** Start **

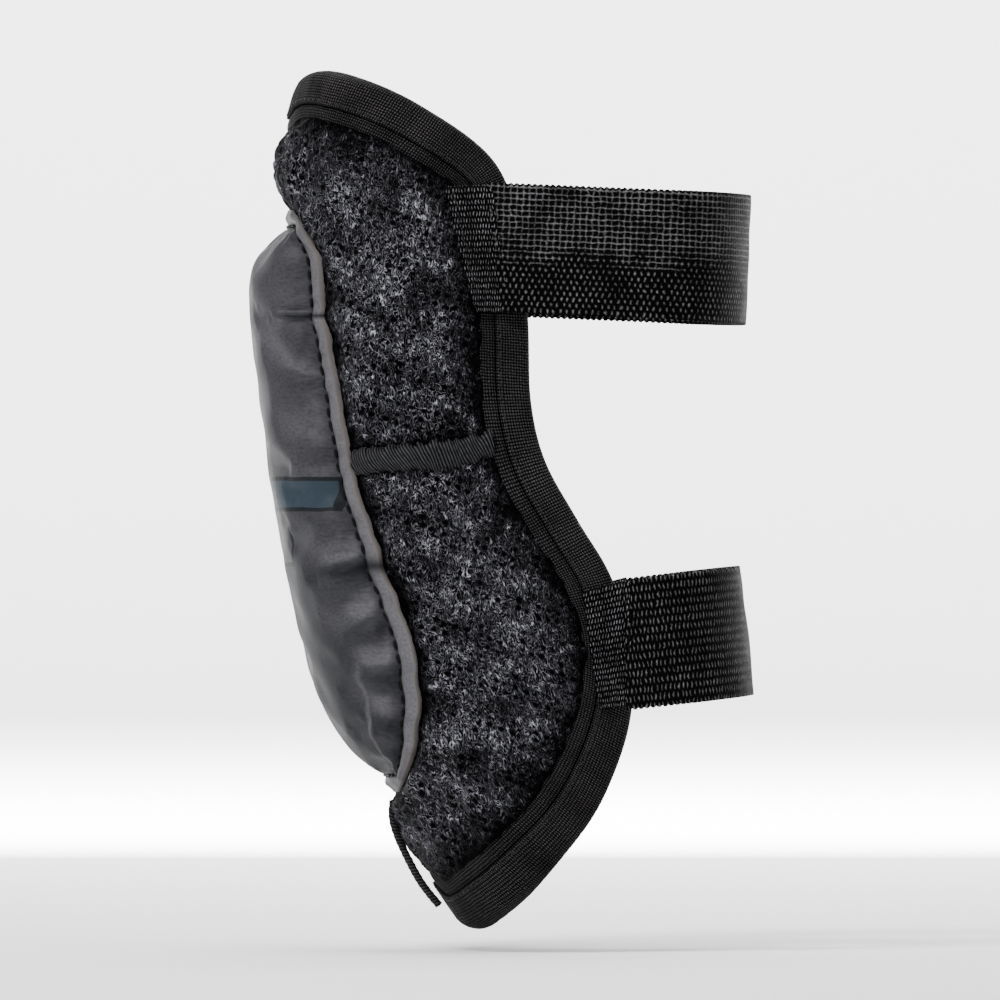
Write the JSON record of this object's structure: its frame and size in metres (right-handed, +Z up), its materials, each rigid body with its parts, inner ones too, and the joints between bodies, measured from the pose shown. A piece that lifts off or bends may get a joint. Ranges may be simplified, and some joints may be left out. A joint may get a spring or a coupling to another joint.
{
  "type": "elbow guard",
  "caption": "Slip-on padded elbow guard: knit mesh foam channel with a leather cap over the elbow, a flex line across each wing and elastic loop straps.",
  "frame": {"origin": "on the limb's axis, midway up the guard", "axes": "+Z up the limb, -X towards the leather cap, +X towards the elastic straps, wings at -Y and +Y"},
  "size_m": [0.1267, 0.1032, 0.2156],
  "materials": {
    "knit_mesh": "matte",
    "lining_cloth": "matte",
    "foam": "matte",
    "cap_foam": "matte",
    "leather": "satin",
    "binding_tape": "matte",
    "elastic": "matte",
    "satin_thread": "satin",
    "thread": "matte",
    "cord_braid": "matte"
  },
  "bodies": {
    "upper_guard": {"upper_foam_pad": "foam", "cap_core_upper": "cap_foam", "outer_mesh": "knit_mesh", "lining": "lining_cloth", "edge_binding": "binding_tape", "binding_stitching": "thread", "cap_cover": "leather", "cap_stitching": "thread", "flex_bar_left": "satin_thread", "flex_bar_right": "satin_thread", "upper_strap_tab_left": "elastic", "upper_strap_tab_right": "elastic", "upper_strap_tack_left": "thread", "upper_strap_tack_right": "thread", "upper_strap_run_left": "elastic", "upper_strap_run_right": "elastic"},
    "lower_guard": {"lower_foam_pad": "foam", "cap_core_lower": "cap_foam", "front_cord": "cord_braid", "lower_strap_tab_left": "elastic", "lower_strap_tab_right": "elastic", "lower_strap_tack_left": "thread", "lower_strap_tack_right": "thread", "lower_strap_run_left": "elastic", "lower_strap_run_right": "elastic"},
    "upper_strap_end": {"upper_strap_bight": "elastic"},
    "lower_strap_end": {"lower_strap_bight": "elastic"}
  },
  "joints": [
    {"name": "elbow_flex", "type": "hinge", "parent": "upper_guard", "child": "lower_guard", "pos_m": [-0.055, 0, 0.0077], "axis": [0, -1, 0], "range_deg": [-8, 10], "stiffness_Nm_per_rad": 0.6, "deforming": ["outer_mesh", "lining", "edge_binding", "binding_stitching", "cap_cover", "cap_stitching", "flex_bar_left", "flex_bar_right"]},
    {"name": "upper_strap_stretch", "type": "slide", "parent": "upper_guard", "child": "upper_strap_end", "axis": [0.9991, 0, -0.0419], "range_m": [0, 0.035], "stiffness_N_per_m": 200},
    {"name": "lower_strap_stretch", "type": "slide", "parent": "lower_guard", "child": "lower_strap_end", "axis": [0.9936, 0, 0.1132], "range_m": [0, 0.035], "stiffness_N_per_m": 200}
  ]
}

** End **

REQUIRED WORK ▸
Return the material exactly as it stands.

COMPLETE ANSWER ▸
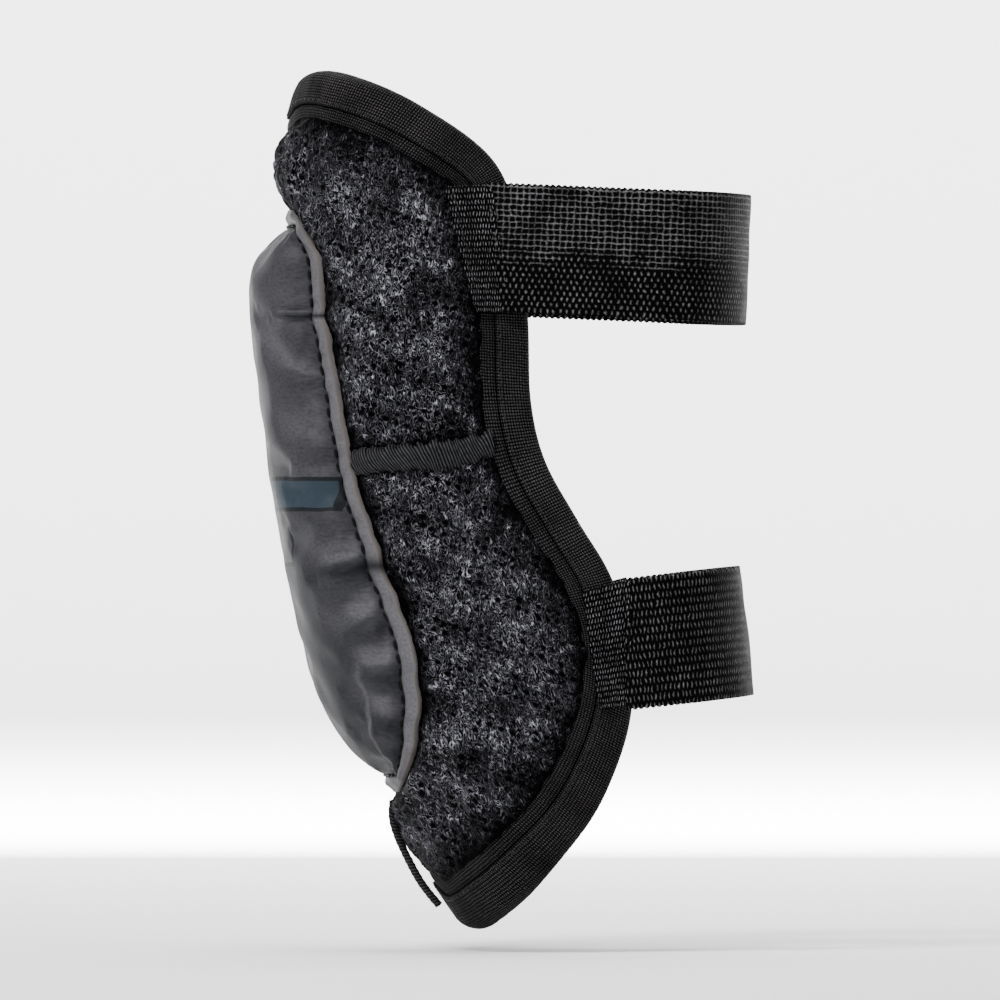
Write the JSON record of this object's structure: its frame and size in metres (right-handed, +Z up), its materials, each rigid body with its parts, inner ones too, and the joints between bodies, measured from the pose shown. A piece that lifts off or bends may get a joint. Ranges may be simplified, and some joints may be left out. A joint may get a spring or a coupling to another joint.
{
  "type": "elbow guard",
  "caption": "Slip-on padded elbow guard: knit mesh foam channel with a leather cap over the elbow, a flex line across each wing and elastic loop straps.",
  "frame": {"origin": "on the limb's axis, midway up the guard", "axes": "+Z up the limb, -X towards the leather cap, +X towards the elastic straps, wings at -Y and +Y"},
  "size_m": [0.1267, 0.1032, 0.2156],
  "materials": {
    "knit_mesh": "matte",
    "lining_cloth": "matte",
    "foam": "matte",
    "cap_foam": "matte",
    "leather": "satin",
    "binding_tape": "matte",
    "elastic": "matte",
    "satin_thread": "satin",
    "thread": "matte",
    "cord_braid": "matte"
  },
  "bodies": {
    "upper_guard": {"upper_foam_pad": "foam", "cap_core_upper": "cap_foam", "outer_mesh": "knit_mesh", "lining": "lining_cloth", "edge_binding": "binding_tape", "binding_stitching": "thread", "cap_cover": "leather", "cap_stitching": "thread", "flex_bar_left": "satin_thread", "flex_bar_right": "satin_thread", "upper_strap_tab_left": "elastic", "upper_strap_tab_right": "elastic", "upper_strap_tack_left": "thread", "upper_strap_tack_right": "thread", "upper_strap_run_left": "elastic", "upper_strap_run_right": "elastic"},
    "lower_guard": {"lower_foam_pad": "foam", "cap_core_lower": "cap_foam", "front_cord": "cord_braid", "lower_strap_tab_left": "elastic", "lower_strap_tab_right": "elastic", "lower_strap_tack_left": "thread", "lower_strap_tack_right": "thread", "lower_strap_run_left": "elastic", "lower_strap_run_right": "elastic"},
    "upper_strap_end": {"upper_strap_bight": "elastic"},
    "lower_strap_end": {"lower_strap_bight": "elastic"}
  },
  "joints": [
    {"name": "elbow_flex", "type": "hinge", "parent": "upper_guard", "child": "lower_guard", "pos_m": [-0.055, 0, 0.0077], "axis": [0, -1, 0], "range_deg": [-8, 10], "stiffness_Nm_per_rad": 0.6, "deforming": ["outer_mesh", "lining", "edge_binding", "binding_stitching", "cap_cover", "cap_stitching", "flex_bar_left", "flex_bar_right"]},
    {"name": "upper_strap_stretch", "type": "slide", "parent": "upper_guard", "child": "upper_strap_end", "axis": [0.9991, 0, -0.0419], "range_m": [0, 0.035], "stiffness_N_per_m": 200},
    {"name": "lower_strap_stretch", "type": "slide", "parent": "lower_guard", "child": "lower_strap_end", "axis": [0.9936, 0, 0.1132], "range_m": [0, 0.035], "stiffness_N_per_m": 200}
  ]
}